Of course even the most rigorous hazard chart will never tell the full story. As much as I like to think of Tasmania as a “green and pleasant land”, there are times when I’ve paused to wonder why the scrub has to be quite so spiteful. One Easter we came off the Traveller Range near Lake St Clair by means of a traditional off-track “scrub bash”. The term is the same in New Zealand, even if, in my opinion, the scrub is marginally less fearsome. In Alaska, where the bush has the added seasonal bonus of bearing deliciously edible fruit, they call it bushwhacking. Despite its apparent meaning, the phrase actually means getting from point A to point B without a track, and hopefully with the least possible damage from or to the vegetation.

As we dropped from the Travellers through thick scrub, the theory was that descending would be so much easier than ascending, whatever amount of knee wobbling it may induce. But knees proved to be the least of our worries. At regular intervals our progress was blocked by cutting grass (Gahnia grandis) ready to slice our grasping hands if we sought to use it to slow our inelegant stumbling. As we spiralled off that hazard we plummeted into a wall of scoparia. This stuff alone is enough to keep me from wearing shorts in the Tasmanian bush. That it bears flowers of great beauty and with an edible nectar every summer is, at the time, small compensation for the shredded skin and clothes that a serious exposure to its teak-tough, razor-sharp foliage produces. Add encounters with hakea (needle bush), banksia, and bauera and the theme of tough inflexibility is seared into your brain.

Yet as you level out this resistance army gives way to a smiling guard of honour, as a beautifully benign myrtle beech forest welcomes you back to the Overland Track near the so-called Bowling Green. It was probably named for its lawn-like appearance, at least from afar. It’s kept that way by a combination of browsing wombats and waterlogging.

… While the natural instinct might be to do a St George, most of these dragons actually have a rightful and useful place in the ecology of the areas we choose to visit. Rather than slaying them willy-nilly, we can learn to live with dragons, and can even develop a grudging admiration for their biting, stinging or blood-sucking genius. Failing that we can at least adapt our walking styles to their presence.
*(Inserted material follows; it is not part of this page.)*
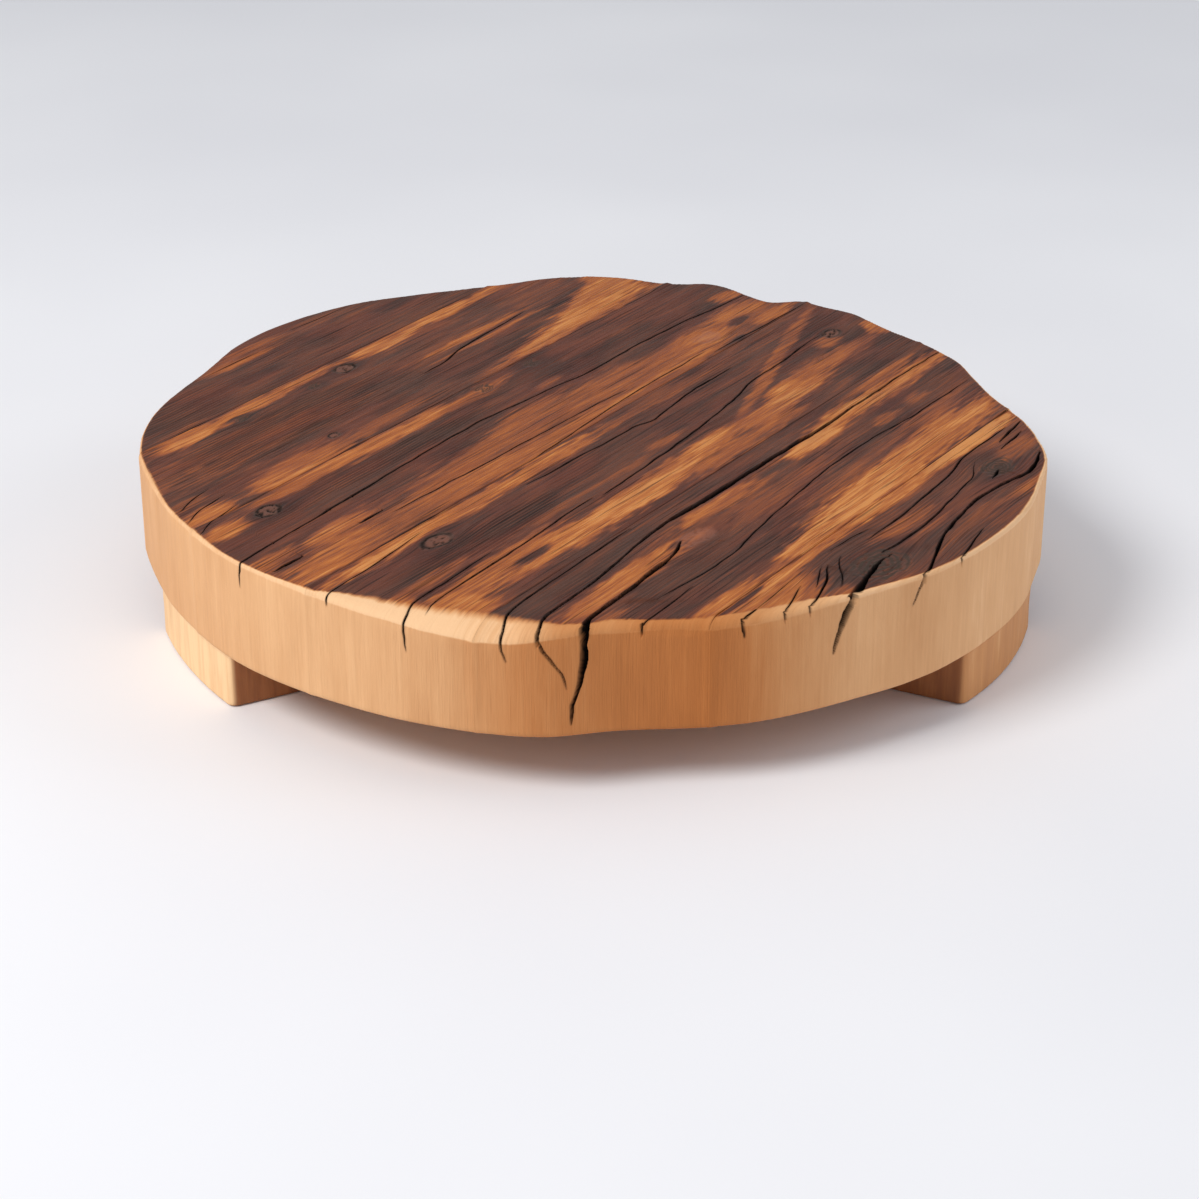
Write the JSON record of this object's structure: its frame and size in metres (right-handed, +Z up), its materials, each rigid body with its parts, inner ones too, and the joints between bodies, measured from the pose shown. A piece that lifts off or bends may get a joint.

Walking with an awareness of “dragons” doesn’t always have to be as extreme as when we hiked in bear country in Alaska. There we took some early advice to wear bear bells on the trail. We felt more than slightly crazy wearing these “jingle bells” and clapping and singing to forewarn bears that we were around. But given that we did see our statutory 3 bears (a mother and her two cubs) we felt justified in our lunacy.

Afterwards some more savvy locals told us that bears refer to the bells as dinner bells. They then shared lots of not-very comforting bear mauling stories. They topped it off with the standard bear bell joke, which goes. Q: How do you know when a bear has eaten a tourist? A: From the bells in their droppings. When we went bushwhacking with locals on Baranof Island, and they saw our bells, they quietly offered us cans of pepper spray instead. They prefer to carry it as a last ditch weapon against an attacking bear. Some dragons have to be taken pretty seriously, especially 3 metre tall carnivorous ones.